> PROBLEM STATEMENT
Every line that contains "bodies" counts once; give the total number of such lines, with no other words.

━━━━━━━━━━

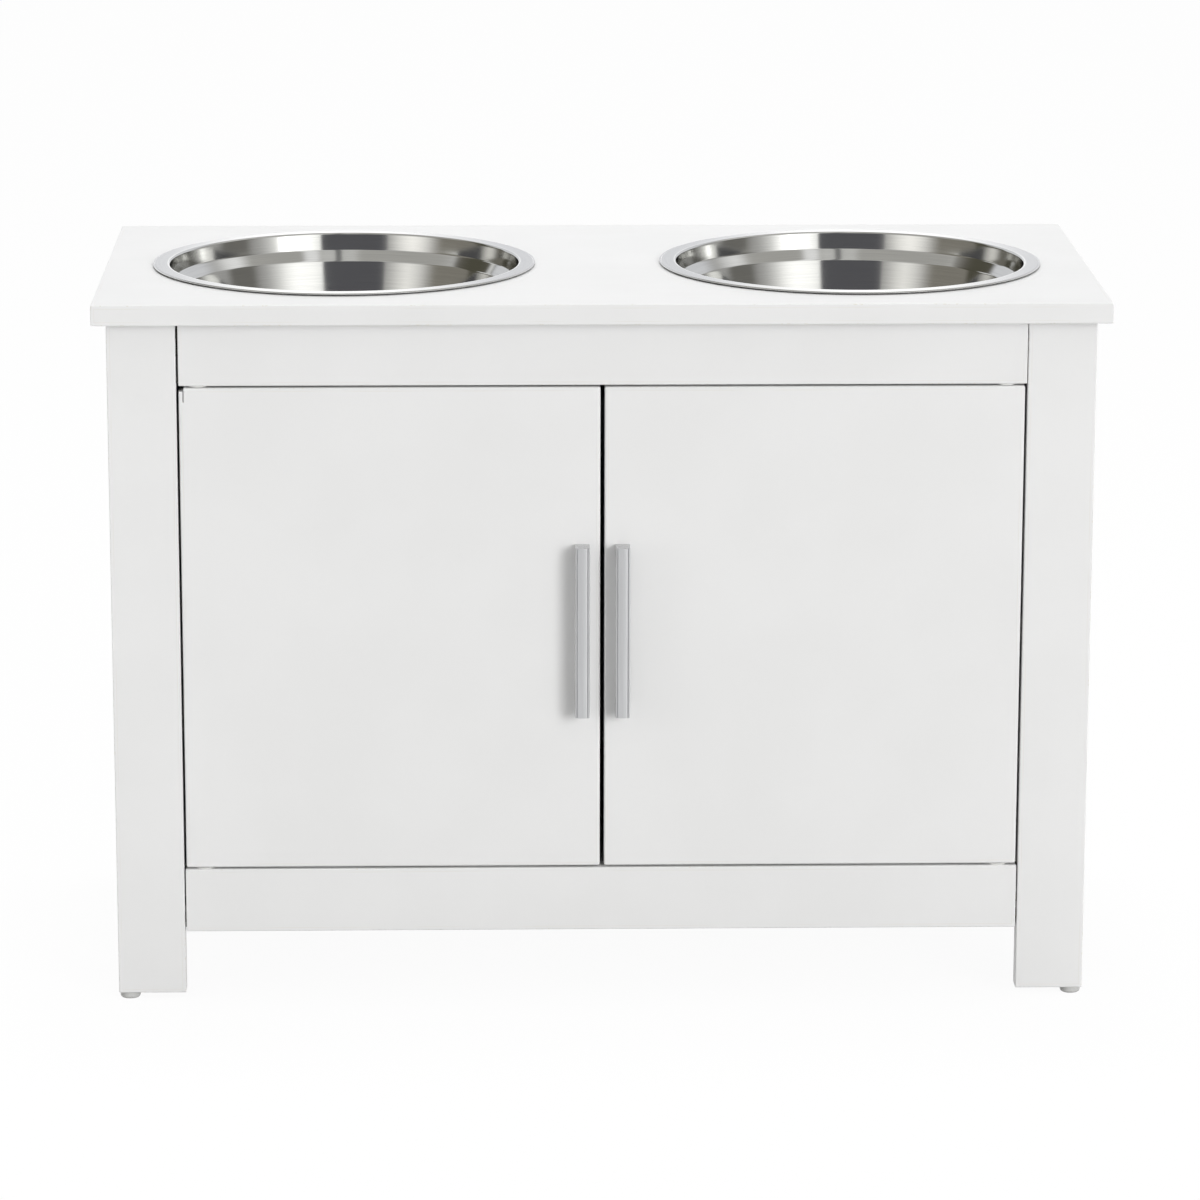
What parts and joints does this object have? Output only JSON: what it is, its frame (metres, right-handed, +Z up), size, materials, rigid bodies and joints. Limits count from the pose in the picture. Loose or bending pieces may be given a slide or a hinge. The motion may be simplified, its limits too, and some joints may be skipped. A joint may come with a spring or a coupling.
{
  "type": "elevated dog feeder with storage",
  "caption": "Low white storage cabinet with hinged doors and bar handles, whose top panel holds round lift-out steel feeding bowls.",
  "frame": {"origin": "on the floor under the glides, at the centre of the overall length and of the overall depth, handles included", "axes": "+X to the right along the length, seen from in front; +Y from the doors to the back; +Z up"},
  "size_m": [0.74, 0.364, 0.529],
  "materials": {
    "white_board": "satin",
    "polished_steel": "polished",
    "satin_metal": "satin",
    "white_plastic": "satin",
    "zinc_steel": "satin",
    "ferrite": "matte",
    "beech": "matte"
  },
  "bodies": {
    "cabinet": {"top_panel": "white_board", "left_side_panel": "white_board", "right_side_panel": "white_board", "left_stile": "white_board", "right_stile": "white_board", "top_front_rail": "white_board", "bottom_front_rail": "white_board", "floor_panel": "white_board", "back_panel": "white_board", "rear_top_rail": "white_board", "rear_bottom_rail": "white_board", "left_upper_bushing": "white_plastic", "left_lower_bushing": "white_plastic", "right_upper_bushing": "white_plastic", "right_lower_bushing": "white_plastic", "left_catch_housing": "white_plastic", "right_catch_housing": "white_plastic", "left_catch_magnet": "ferrite", "right_catch_magnet": "ferrite", "left_catch_poles": "zinc_steel", "right_catch_poles": "zinc_steel", "catch_screws": "zinc_steel", "front_left_glide": "white_plastic", "front_right_glide": "white_plastic", "rear_left_glide": "white_plastic", "rear_right_glide": "white_plastic", "glide_nails": "zinc_steel", "cam_discs": "zinc_steel", "cam_studs": "zinc_steel", "wood_dowels": "beech", "back_panel_nails": "zinc_steel"},
    "left_door": {"left_door": "white_board", "left_handle": "satin_metal", "left_handle_screws": "zinc_steel", "left_upper_pivot_pin": "zinc_steel", "left_lower_pivot_pin": "zinc_steel", "left_strike_plate": "zinc_steel", "left_strike_screw": "zinc_steel"},
    "right_door": {"right_door": "white_board", "right_handle": "satin_metal", "right_handle_screws": "zinc_steel", "right_upper_pivot_pin": "zinc_steel", "right_lower_pivot_pin": "zinc_steel", "right_strike_plate": "zinc_steel", "right_strike_screw": "zinc_steel"},
    "left_bowl": {"left_bowl": "polished_steel"},
    "right_bowl": {"right_bowl": "polished_steel"}
  },
  "joints": [
    {"name": "left_door_hinge", "type": "hinge", "parent": "cabinet", "child": "left_door", "pos_m": [-0.2947, -0.1585, 0.283], "axis": [0, 0, -1], "range_deg": [0, 120]},
    {"name": "right_door_hinge", "type": "hinge", "parent": "cabinet", "child": "right_door", "pos_m": [0.2947, -0.1585, 0.283], "axis": [0, 0, 1], "range_deg": [0, 120]},
    {"name": "left_bowl_lift", "type": "slide", "parent": "cabinet", "child": "left_bowl", "axis": [0, 0, 1], "range_m": [0, 0.12]},
    {"name": "right_bowl_lift", "type": "slide", "parent": "cabinet", "child": "right_bowl", "axis": [0, 0, 1], "range_m": [0, 0.12]}
  ]
}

━━━━━━━━━━

> CORRECT RESPONSE
2